Stored items from a collection:
_ _ _ _ _

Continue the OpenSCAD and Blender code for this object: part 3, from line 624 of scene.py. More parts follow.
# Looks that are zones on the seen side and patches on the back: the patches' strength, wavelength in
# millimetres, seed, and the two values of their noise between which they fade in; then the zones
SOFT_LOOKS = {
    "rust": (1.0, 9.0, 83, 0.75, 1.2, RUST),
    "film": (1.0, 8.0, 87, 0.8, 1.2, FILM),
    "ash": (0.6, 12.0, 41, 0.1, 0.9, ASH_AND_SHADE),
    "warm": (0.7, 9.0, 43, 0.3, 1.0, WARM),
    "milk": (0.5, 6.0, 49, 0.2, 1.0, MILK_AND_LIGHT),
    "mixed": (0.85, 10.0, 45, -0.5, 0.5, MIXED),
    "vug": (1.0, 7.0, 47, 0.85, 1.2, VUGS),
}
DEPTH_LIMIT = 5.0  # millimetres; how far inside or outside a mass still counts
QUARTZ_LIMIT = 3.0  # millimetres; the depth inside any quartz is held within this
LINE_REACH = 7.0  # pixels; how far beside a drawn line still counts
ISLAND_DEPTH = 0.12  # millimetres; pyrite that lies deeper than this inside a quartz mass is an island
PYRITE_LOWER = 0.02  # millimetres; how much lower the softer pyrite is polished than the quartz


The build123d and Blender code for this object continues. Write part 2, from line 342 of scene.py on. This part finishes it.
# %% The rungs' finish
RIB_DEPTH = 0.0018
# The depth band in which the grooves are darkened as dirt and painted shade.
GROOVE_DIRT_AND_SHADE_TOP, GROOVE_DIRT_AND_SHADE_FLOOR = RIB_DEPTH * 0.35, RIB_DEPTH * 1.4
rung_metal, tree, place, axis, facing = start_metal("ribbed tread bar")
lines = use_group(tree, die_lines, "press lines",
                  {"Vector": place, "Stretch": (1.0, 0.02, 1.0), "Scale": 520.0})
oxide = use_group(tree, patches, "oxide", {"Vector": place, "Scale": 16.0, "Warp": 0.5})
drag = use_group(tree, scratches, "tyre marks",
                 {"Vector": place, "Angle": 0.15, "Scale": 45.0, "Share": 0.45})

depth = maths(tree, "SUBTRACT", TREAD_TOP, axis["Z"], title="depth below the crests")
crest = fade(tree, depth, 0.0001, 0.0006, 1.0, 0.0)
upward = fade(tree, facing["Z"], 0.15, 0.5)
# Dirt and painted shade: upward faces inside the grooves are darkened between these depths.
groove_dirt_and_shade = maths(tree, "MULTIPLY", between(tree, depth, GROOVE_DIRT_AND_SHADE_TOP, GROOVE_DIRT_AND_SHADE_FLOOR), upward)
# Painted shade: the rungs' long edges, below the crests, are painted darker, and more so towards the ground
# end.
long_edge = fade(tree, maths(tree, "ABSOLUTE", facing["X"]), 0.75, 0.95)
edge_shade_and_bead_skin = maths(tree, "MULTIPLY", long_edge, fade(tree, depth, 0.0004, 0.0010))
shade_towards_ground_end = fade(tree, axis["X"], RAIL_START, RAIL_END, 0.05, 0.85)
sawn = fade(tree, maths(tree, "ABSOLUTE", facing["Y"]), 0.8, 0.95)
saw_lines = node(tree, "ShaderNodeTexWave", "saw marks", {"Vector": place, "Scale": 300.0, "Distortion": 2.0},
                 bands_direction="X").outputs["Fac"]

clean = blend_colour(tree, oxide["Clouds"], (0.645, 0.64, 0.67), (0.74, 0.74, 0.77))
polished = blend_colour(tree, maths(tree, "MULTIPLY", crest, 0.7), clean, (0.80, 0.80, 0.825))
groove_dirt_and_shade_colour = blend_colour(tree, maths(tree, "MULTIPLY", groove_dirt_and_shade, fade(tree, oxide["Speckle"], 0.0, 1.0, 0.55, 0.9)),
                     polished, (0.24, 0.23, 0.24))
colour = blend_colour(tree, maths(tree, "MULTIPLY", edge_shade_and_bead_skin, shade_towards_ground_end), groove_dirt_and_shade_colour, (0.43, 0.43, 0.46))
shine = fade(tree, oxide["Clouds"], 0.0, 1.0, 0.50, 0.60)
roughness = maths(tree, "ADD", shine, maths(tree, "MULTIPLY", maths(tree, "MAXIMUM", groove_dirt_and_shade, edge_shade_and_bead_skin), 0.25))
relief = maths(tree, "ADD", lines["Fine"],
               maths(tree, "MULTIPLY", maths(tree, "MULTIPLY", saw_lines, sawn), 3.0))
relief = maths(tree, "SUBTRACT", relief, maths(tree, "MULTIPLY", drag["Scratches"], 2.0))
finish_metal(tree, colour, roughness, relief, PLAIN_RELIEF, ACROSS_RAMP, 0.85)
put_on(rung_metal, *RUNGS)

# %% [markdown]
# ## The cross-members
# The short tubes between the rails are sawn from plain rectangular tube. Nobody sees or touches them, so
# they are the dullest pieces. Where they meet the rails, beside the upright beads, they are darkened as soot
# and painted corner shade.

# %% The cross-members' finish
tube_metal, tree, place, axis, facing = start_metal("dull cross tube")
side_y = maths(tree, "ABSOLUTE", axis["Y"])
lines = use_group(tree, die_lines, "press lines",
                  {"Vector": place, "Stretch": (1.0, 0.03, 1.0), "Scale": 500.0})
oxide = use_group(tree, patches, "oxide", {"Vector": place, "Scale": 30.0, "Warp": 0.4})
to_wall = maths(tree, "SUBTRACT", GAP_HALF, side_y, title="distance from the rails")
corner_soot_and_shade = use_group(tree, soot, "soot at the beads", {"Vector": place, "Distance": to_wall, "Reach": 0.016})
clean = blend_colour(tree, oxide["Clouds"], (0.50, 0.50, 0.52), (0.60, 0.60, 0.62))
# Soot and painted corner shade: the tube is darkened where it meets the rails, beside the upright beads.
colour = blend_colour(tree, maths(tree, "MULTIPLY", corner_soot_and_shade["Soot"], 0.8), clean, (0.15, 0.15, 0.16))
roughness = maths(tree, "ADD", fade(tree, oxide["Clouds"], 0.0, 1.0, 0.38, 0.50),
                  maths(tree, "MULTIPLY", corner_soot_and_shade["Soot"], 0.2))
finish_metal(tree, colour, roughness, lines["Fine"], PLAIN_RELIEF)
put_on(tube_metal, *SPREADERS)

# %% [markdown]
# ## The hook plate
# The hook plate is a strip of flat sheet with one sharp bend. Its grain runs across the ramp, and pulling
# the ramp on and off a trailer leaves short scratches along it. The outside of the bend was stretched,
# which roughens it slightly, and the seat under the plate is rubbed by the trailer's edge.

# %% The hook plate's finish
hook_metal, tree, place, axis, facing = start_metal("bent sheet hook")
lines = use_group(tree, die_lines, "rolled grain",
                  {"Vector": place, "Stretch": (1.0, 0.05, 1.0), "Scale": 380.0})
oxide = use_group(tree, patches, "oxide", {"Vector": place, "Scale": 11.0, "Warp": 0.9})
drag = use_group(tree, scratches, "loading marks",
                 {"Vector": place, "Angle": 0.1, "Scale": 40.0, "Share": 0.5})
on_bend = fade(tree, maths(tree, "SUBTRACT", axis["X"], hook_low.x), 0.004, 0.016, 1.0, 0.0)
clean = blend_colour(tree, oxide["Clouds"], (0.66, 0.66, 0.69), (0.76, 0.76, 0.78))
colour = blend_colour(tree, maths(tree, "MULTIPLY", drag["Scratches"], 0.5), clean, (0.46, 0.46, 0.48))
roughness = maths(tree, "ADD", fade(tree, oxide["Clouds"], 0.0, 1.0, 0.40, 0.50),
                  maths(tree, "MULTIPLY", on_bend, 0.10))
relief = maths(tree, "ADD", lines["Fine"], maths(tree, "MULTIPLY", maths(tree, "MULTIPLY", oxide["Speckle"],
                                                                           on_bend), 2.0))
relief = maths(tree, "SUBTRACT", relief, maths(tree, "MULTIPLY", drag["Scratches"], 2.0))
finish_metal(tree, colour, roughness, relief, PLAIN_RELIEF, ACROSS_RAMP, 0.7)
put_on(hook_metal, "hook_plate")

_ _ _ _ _

-- WHAT THE TASK REQUIRES --
Repeat the records above line by line, from the first line through the line that contains "PYRITE_LOWER = 0.02".

-- ANSWER TO THE TASK --
Continue the OpenSCAD and Blender code for this object: part 3, from line 624 of scene.py. More parts follow.
# Looks that are zones on the seen side and patches on the back: the patches' strength, wavelength in
# millimetres, seed, and the two values of their noise between which they fade in; then the zones
SOFT_LOOKS = {
    "rust": (1.0, 9.0, 83, 0.75, 1.2, RUST),
    "film": (1.0, 8.0, 87, 0.8, 1.2, FILM),
    "ash": (0.6, 12.0, 41, 0.1, 0.9, ASH_AND_SHADE),
    "warm": (0.7, 9.0, 43, 0.3, 1.0, WARM),
    "milk": (0.5, 6.0, 49, 0.2, 1.0, MILK_AND_LIGHT),
    "mixed": (0.85, 10.0, 45, -0.5, 0.5, MIXED),
    "vug": (1.0, 7.0, 47, 0.85, 1.2, VUGS),
}
DEPTH_LIMIT = 5.0  # millimetres; how far inside or outside a mass still counts
QUARTZ_LIMIT = 3.0  # millimetres; the depth inside any quartz is held within this
LINE_REACH = 7.0  # pixels; how far beside a drawn line still counts
ISLAND_DEPTH = 0.12  # millimetres; pyrite that lies deeper than this inside a quartz mass is an island
PYRITE_LOWER = 0.02  # millimetres; how much lower the softer pyrite is polished than the quartz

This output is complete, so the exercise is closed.